Data:
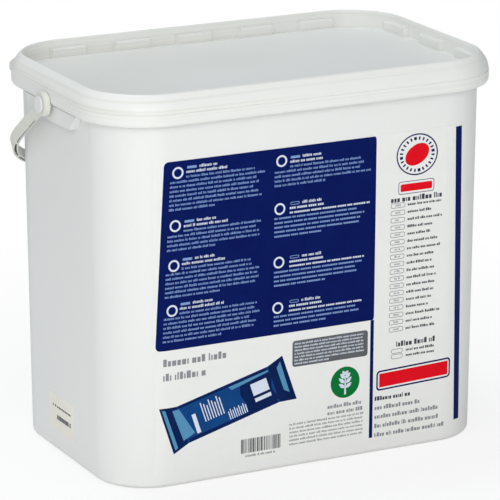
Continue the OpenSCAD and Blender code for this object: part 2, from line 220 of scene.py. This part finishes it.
def paint(obj, key):
    if not obj.data.materials:
        obj.data.materials.append(MAT[key])
    for s in obj.material_slots:
        s.material = MAT[key]


for name, key in (
    ("tub", "tub"),
    ("lid", "lid"),
    ("bail", "bail"),
    ("front_label", "stock"),
    ("label_grey", "grey"),
    ("label_green", "green"),
    ("label_red", "red"),
    ("label_blue", "blue"),
    ("label_navy", "navy"),
    ("end_sticker", "paper"),
):
    paint(nodes[name], key)
for i in range(1, 13):
    paint(nodes[f"tablets_layer_{i:02d}"], "film")


# ---------------------------------------------------------------- print on the wall
def place(u, z, o):
    """A point of the front wall: u runs along the wall and round its corners, o stands out."""
    r = R - (SKIRT - z) * LEAN + o
    if u > CX:
        a = (u - CX) / R
        return Vector((CX + r * math.sin(a), -CY - r * math.cos(a), z)) / 1000
    if u < -CX:
        a = (-CX - u) / R
        return Vector((-CX - r * math.sin(a), -CY - r * math.cos(a), z)) / 1000
    return Vector((u, -CY - r, z)) / 1000


def dense(outer, inner, k=14):
    """Both outlines with k points along each side longer than 4 mm, so that they bend with the wall."""
    long = [math.dist(p, outer[(i + 1) % len(outer)]) > 4 for i, p in enumerate(outer)]
    both = []
    for pts in (outer, inner):
        out = []
        for i, p in enumerate(pts):
            q = pts[(i + 1) % len(pts)]
            steps = k if long[i] else 1
            for j in range(steps):
                out.append((p[0] + (q[0] - p[0]) * j / steps, p[1] + (q[1] - p[1]) * j / steps))
        both.append(out)
    return both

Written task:
Return only the lines spanning from the first line of the material through the line with "return Vector((u, -CY - r, z)) / 1000", copied exactly, both ends kept.

Full solution:
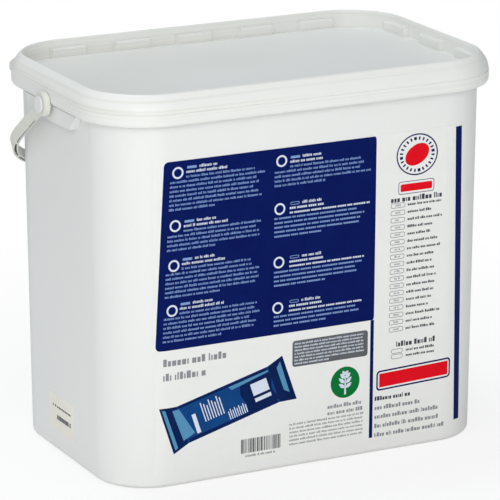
Continue the OpenSCAD and Blender code for this object: part 2, from line 220 of scene.py. This part finishes it.
def paint(obj, key):
    if not obj.data.materials:
        obj.data.materials.append(MAT[key])
    for s in obj.material_slots:
        s.material = MAT[key]


for name, key in (
    ("tub", "tub"),
    ("lid", "lid"),
    ("bail", "bail"),
    ("front_label", "stock"),
    ("label_grey", "grey"),
    ("label_green", "green"),
    ("label_red", "red"),
    ("label_blue", "blue"),
    ("label_navy", "navy"),
    ("end_sticker", "paper"),
):
    paint(nodes[name], key)
for i in range(1, 13):
    paint(nodes[f"tablets_layer_{i:02d}"], "film")


# ---------------------------------------------------------------- print on the wall
def place(u, z, o):
    """A point of the front wall: u runs along the wall and round its corners, o stands out."""
    r = R - (SKIRT - z) * LEAN + o
    if u > CX:
        a = (u - CX) / R
        return Vector((CX + r * math.sin(a), -CY - r * math.cos(a), z)) / 1000
    if u < -CX:
        a = (-CX - u) / R
        return Vector((-CX - r * math.sin(a), -CY - r * math.cos(a), z)) / 1000
    return Vector((u, -CY - r, z)) / 1000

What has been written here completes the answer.